Die Klimaerwärmung hat bereits ihre ersten Spuren in den Genen von Organismen hinterlassen: Vergleiche des genetischen Fingerabdrucks bestimmter Fruchtfliegenarten weltweit zeigen, dass sich ein für Fliegen in wärmeren Regionen vorteilhafter Gencode immer weiter ausgebreitet hat. Für diesen Prozess reichten teilweise weniger als zwei Jahrzehnte, wie die in „Science Express“ veröffentlichte Studie berichtet.
Joan Balanyá von der Universität von Barcelona untersuchte gemeinsam mit Kollegen des College of William and Mary im amerikanischen Virginia eine ursprünglich nur in Europa heimische Fruchtfliegenart, Drosophila subobscura. Vor mehr als 40 Jahren hatten europäische Genetiker die Gene dieser Fliegenart analysiert und dabei festgestellt, dass Teile ihrer Chromosomen verkehrt herum lagen. Die Art dieser Inversionen war, wie die Forscher damals herausfanden, korreliert mit dem Breitengrad, von dem die jeweiligen Fliegen stammten. Im Norden waren bestimmte Umkehrungen weitaus häufiger als im Süden, andere dagegen im Süden häufiger.
Chromosomenumkehrungen Breitengrad-abhängig
In den späten 19870er Jahren wurde diese Fliegenart, wahrscheinlich mit Frachtschiffen an die Pazifikküste Chiles, in den 1980er auch an die Westküste Nordamerikas eingeschleppt. Seither haben sie sich weit ausgebreitet und sind von Kalifornien bis zum nördlichen Vancouver Island in British Columbia zu finden. Seit 1985 sammelten die Forscher auch von diesen Fliegen regelmäßig Proben und untersuchten sie auf ihre genetische Zusammensetzung hin – zusätzlich zu erneuten Proben in Europa und Südamerika. Gleichzeitig registrierten die Forscher jeweils die Klimaveränderungen an den jeweiligen Probenorten.
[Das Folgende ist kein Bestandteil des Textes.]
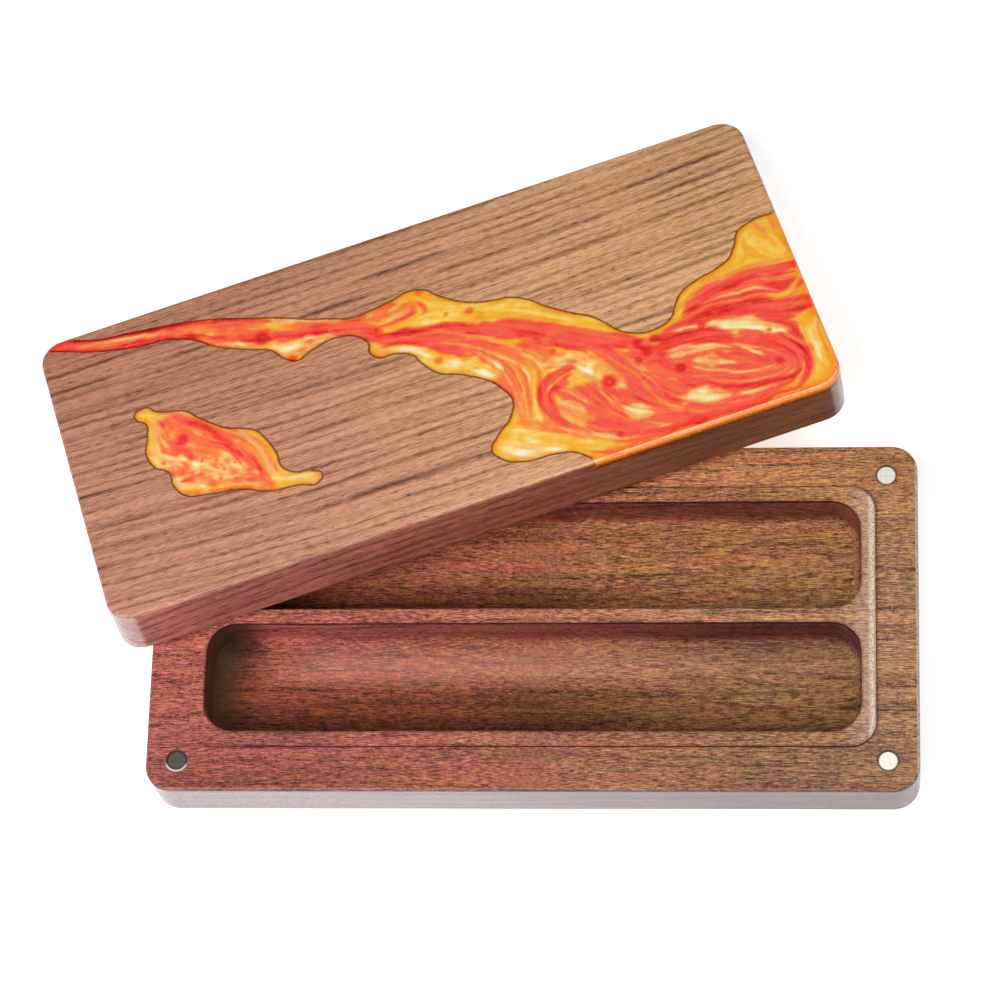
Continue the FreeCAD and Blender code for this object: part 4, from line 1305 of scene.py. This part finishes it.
def resin_material(settings):
    """Glossy resin, coloured by its tone and darker at the wood."""
    resin = Shader("marbled_resin", LID)
    pearl = resin.noise(0.8, 4.0, 0.6, 0.6)
    ragged = resin.noise(1.4)
    tone = resin.attribute("tone") + pearl.sway(0.10)
    red_kind = resin.ramp(tone, (
        (0.00, screen(190, 30, 26)), (0.10, screen(232, 50, 44)), (0.20, screen(251, 74, 62)),
        (0.31, screen(255, 98, 80)), (0.42, screen(255, 112, 72)), (0.54, screen(254, 138, 80)),
        (0.62, screen(253, 172, 102)), (0.75, screen(254, 204, 126)),
        (0.87, screen(255, 232, 162)), (1.00, screen(255, 252, 228))))
    yellow_kind = resin.ramp(tone, (
        (0.00, screen(200, 40, 20)), (0.20, screen(240, 80, 34)), (0.42, screen(248, 116, 34)),
        (0.54, screen(250, 150, 44)), (0.64, screen(252, 170, 46)), (0.72, screen(254, 190, 62)),
        (0.78, screen(255, 208, 94)), (0.87, screen(255, 228, 146)),
        (1.00, screen(255, 250, 220))))
    colour = resin.mix(resin.attribute("amber"), red_kind, yellow_kind)

    # warmer near the banks, and dark at the wood
    shore = resin.attribute("shore") + ragged.sway(0.5)
    colour = resin.tint(colour, (0.86, 0.64, 0.42), shore.fade(0.4, 2.0, 0.7))
    colour = resin.tint(colour, (0.20, 0.09, 0.09),
                        shore.fade(0.1, settings.edge / MM + 0.2, 0.95))

    # towards the lid's outside: deeper, a pale line on the edge that is a painted highlight, amber
    # down the side
    rim = resin.past_outline()
    colour = resin.tint(colour, (1.0, 0.62, 0.25), rim.between(-3.5, -1.0, 0.0, 0.75))
    height = resin.z + ragged.sway(1.4)
    colour = resin.mix(rim.between(-0.35, -0.1), colour, resin.ramp(height.share(12.0, 14.8), (
        (0.0, screen(84, 38, 20)), (0.3, screen(128, 58, 24)), (0.5, screen(206, 100, 28)),
        (0.75, screen(244, 136, 36)), (1.0, screen(250, 166, 90)))))
    # painted highlight along the rounded edge, strongest at the front
    glint = resin.greys(rim.share(-0.80, -0.25), ((0.0, 0.0), (0.4, 1.0), (0.6, 1.0), (1.0, 0.0)))
    glint = (glint * resin.y.between(-HALF_WIDTH + 2.0, -HALF_WIDTH + 7.0, 0.8, 0.15)
             * pearl.between(0.35, 0.65, 0.45, 1.0))
    colour = resin.mix(glint, colour, screen(255, 214, 192))
    return resin.finish(colour, Roughness=0.32, Coat_Weight=0.35, Coat_Roughness=0.08,
                        Specular_IOR_Level=0.25)


# ---------------------------------------------------------------- stage

def stage_floor(glow):
    """Pale floor that the box stands on."""
    mesh = bmesh.new()
    bmesh.ops.create_grid(mesh, x_segments=8, y_segments=8, size=3.0)
    data = bpy.data.meshes.new("floor")
    mesh.to_mesh(data)
    mesh.free()
    floor = bpy.data.objects.new("floor", data)
    bpy.context.scene.collection.objects.link(floor)
    paper = Shader("pale_paper")
    colour = paper.ramp(paper.noise(0.02), ((0.3, (0.88, 0.88, 0.885)), (0.7, (0.92, 0.92, 0.92))))
    data.materials.append(paper.finish(colour, Roughness=0.9, Emission_Color=(1.0, 1.0, 1.0),
                                       Emission_Strength=glow))


def area_light(name, size, power, place, target):
    """Rectangular softbox that points at a target."""
    data = bpy.data.lights.new(name, "AREA")
    data.shape = "RECTANGLE"
    data.size, data.size_y = size
    data.energy = power
    light = bpy.data.objects.new(name, data)
    light.location = place
    light.rotation_euler = (Vector(target) - Vector(place)).to_track_quat("-Z", "Y").to_euler()
    bpy.context.scene.collection.objects.link(light)


def surroundings(strength):
    """Even pale light, darker towards the left."""
    world = bpy.data.worlds.new("studio")
    bpy.context.scene.world = world
    world.use_nodes = True
    sky = Nodes(world.node_tree)
    x = sky.axes(sky.node("TexCoord").outputs["Generated"])[0]
    colour = sky.ramp(x * 0.5 + 0.5, ((0.40, (0.06, 0.05, 0.05)), (0.55, (1.0, 0.99, 0.98))))
    back = sky.node("Background", {"Color": colour, "Strength": strength})
    sky.node("OutputWorld", {"Surface": back.outputs[0]})


def camera(lens):
    """Camera at the photograph's viewing angle."""
    data = bpy.data.cameras.new("camera")
    data.sensor_width = 36.0
    data.lens = lens
    data.clip_start = 0.01
    eye = bpy.data.objects.new("camera", data)
    ahead = Vector(CAMERA_AHEAD).normalized()
    side = ahead.cross(Vector(CAMERA_UP)).normalized()
    turn = Matrix((side, side.cross(ahead), -ahead)).transposed()
    eye.matrix_world = Matrix.Translation(CAMERA_PLACE) @ turn.to_4x4()
    bpy.context.scene.collection.objects.link(eye)
    bpy.context.scene.camera = eye


# ---------------------------------------------------------------- operators

class DICEBOX_OT_base_block(bpy.types.Operator):
    """Finish the base block in red wood"""
    bl_idname = "dice_box.base_block"
    bl_label = "Base block"

    def execute(self, context):
        dress("base_block", base_wood(context.scene.dice_box_wood))
        return {"FINISHED"}


class DICEBOX_OT_lid_block(bpy.types.Operator):
    """Finish the lid block in light brown wood with dark lines"""
    bl_idname = "dice_box.lid_block"
    bl_label = "Lid block"

    def execute(self, context):
        dress("lid_block", lid_wood(context.scene.dice_box_wood))
        return {"FINISHED"}


class DICEBOX_OT_magnets(bpy.types.Operator):
    """Plate the disc magnets in nickel"""
    bl_idname = "dice_box.magnets"
    bl_label = "Magnets"

    def execute(self, context):
        for part in ("base", "lid"):
            plate = nickel(part)
            for corner in CORNERS:
                dress(f"{part}_magnet_{corner}", plate)
        return {"FINISHED"}


class DICEBOX_OT_resin(bpy.types.Operator):
    """Pour the marbled river and pool of resin into the lid's top"""
    bl_idname = "dice_box.resin"
    bl_label = "Resin inlays"

    def execute(self, context):
        settings = context.scene.dice_box_resin
        material = resin_material(settings)
        river = resin_piece("marbled_river", "resin_river", AMBER, RIVER_STREAKS,
                            RIVER_MOTTLES, RIVER_BUBBLES, settings)
        pool = resin_piece("marbled_pool", "resin_pool", PEACH, POOL_STREAKS,
                           POOL_MOTTLES, POOL_BUBBLES, settings)
        for piece, node in ((river, "resin_river"), (pool, "resin_pool")):
            piece.data.materials.append(material)
            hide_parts(node)
            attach(piece, "lid")
        return {"FINISHED"}


class DICEBOX_OT_stage(bpy.types.Operator):
    """Set up the floor, the soft light and the camera"""
    bl_idname = "dice_box.stage"
    bl_label = "Stage"

    def execute(self, context):
        settings = context.scene.dice_box_studio
        stage_floor(settings.floor_glow)
        surroundings(settings.sky)
        area_light("softbox", (0.62, 0.62), settings.softbox,
                   (0.29, 0.12, 1.0), (0.29, 0.12, 0.0))
        area_light("front_light", (0.9, 0.7), settings.fill,
                   (-0.45, -0.55, 1.15), (0.0, 0.0, 0.0))
        camera(settings.lens)
        context.scene.view_settings.view_transform = "Standard"
        context.scene.view_settings.look = "None"
        return {"FINISHED"}


class VIEW3D_PT_dice_box(bpy.types.Panel):
    """Lists the pieces of the dice box and their settings"""
    bl_label = "Dice Box"
    bl_idname = "VIEW3D_PT_dice_box"
    bl_space_type = "VIEW_3D"
    bl_region_type = "UI"
    bl_category = "Dice Box"

    def draw(self, context):
        for operator in OPERATORS:
            self.layout.operator(operator.bl_idname)
        for title in SETTINGS:
            group = getattr(context.scene, title)
            box = self.layout.box()
            for name in group.bl_rna.properties.keys():
                if name not in ("rna_type", "name"):
                    box.prop(group, name)


SETTINGS = {"dice_box_wood": DiceBoxWood, "dice_box_resin": DiceBoxResin,
            "dice_box_studio": DiceBoxStudio}
OPERATORS = (DICEBOX_OT_base_block, DICEBOX_OT_lid_block, DICEBOX_OT_magnets,
             DICEBOX_OT_resin, DICEBOX_OT_stage)
CLASSES = (*SETTINGS.values(), *OPERATORS, VIEW3D_PT_dice_box)


def register():
    for cls in CLASSES:
        bpy.utils.register_class(cls)
    for title, group in SETTINGS.items():
        setattr(bpy.types.Scene, title, PointerProperty(type=group))


def unregister():
    for title in SETTINGS:
        delattr(bpy.types.Scene, title)
    for cls in reversed(CLASSES):
        bpy.utils.unregister_class(cls)


def main():
    register()
    bpy.ops.dice_box.base_block()
    bpy.ops.dice_box.lid_block()
    bpy.ops.dice_box.magnets()
    bpy.ops.dice_box.resin()
    bpy.ops.dice_box.stage()


if __name__ == "__main__":
    main()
Als die Forscher die alten und neuen Proben verglichen, stellten sie eine deutliche Zunahme der für die südlichen Regionen typischen Geninversionen fest. Insgesamt zeigte sich eine Nordwärtsverlagerung dieser Gentypen: Die Inversionen stimmten nahezu exakt mit denen überein, die noch vor wenigen Jahrzehnten rund ein Grad südlicher gesammelt worden waren. Dieser Effekt trat auf allen drei untersuchten Kontinenten auf. Gleichzeitig waren auch die Temperaturen an den jeweiligen Orten gestiegen.
„Wenn die Inversionen temperatursensitiv sind, würde man einen entsprechenden Anstieg der Inversionen des südlichen Typen in allen Breitengraden erwarten“, erklärt Huey. Seiner Ansicht könnten die Genumkehrungen bewirken, dass die Fliegen besser mit wärmeren Temperaturen klarkommen.
Genetischer Wandel auf drei Kontinenten
„Das ist ein klares Signal auf drei unterschiedlichen Kontinenten, dass es einen Klimawandel gibt und das er genetische Veränderungen mit sich bringt”, so der Forscher. „Der genetische Wandel ist bemerkenswert schnell und sogar bei Proben feststellbar, die weniger als zwei Dekaden auseinander liegen.“
Schnelle Veränderungen dieser Art sind am ehesten und wahrscheinlichsten bei Organismen, die eine kurze Lebensdauer besitzen wie die Fruchtfliegen, die pro Jahr mehrere Generationen produzieren können. „Die gute Nachricht ist, dass diese Fliegen sich, zumindest in gewissen Maße, an die Erwärmung anpassen können“, erklärt Huey. „Aber Organismen mit längeren Intervallen zwischen den neuen Generationen, wie Menschen oder Sequoiabäume, können sich wahrscheinlich nicht so schnell anpassen. Wir Menschen haben wirklich Glück, dass wir die Technologie haben, die uns hilft mit den Veränderungen umzugehen.